Abstract

Abstract This article examines the concept and experience of luxury in Annie Ernaux’s work, starting from an observation made towards the end of Passion simple (1991) that luxury no longer represents for the author ‘manteaux de fourrure, [des] robes longues et [des] villas au bord de la mer’, but ‘aussi de pouvoir vivre une passion’. Though the temptation, given Ernaux’s stated admiration for Pierre Bourdieu’s œuvre, is to approach luxury through a lens of sociological distinction, the article argues that a more intricate unfolding of the concept can be traced within her texts. Through readings of Passion simple and Les Années, I suggest that Ernaux’s search for a writing outside the self that stringently rejects bourgeois literary values echoes visions of writing — such as those found at various points in the work of Hélène Cixous, Roland Barthes, and Georges Bataille, for example — as a form of total expenditure that cannot be harnessed to late capitalism’s exchange economy.

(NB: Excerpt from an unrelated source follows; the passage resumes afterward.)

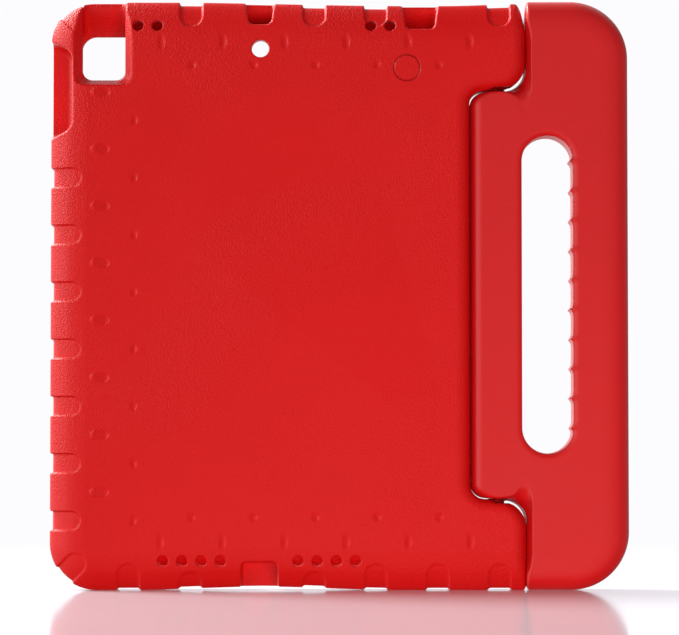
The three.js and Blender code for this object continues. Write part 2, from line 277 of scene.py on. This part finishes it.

Additionally borrowing from the thought of Maurice Blanchot and Jean-Luc Nancy, I argue that the thrilling loss of sovereignty Ernaux finds in the experience of absolute eroticism and écriture in Passion simple is extended in Les Années into a sociology of writerly vacation, where the luxurious dispersal of the first person makes way for a situated, politically operative being-in-common.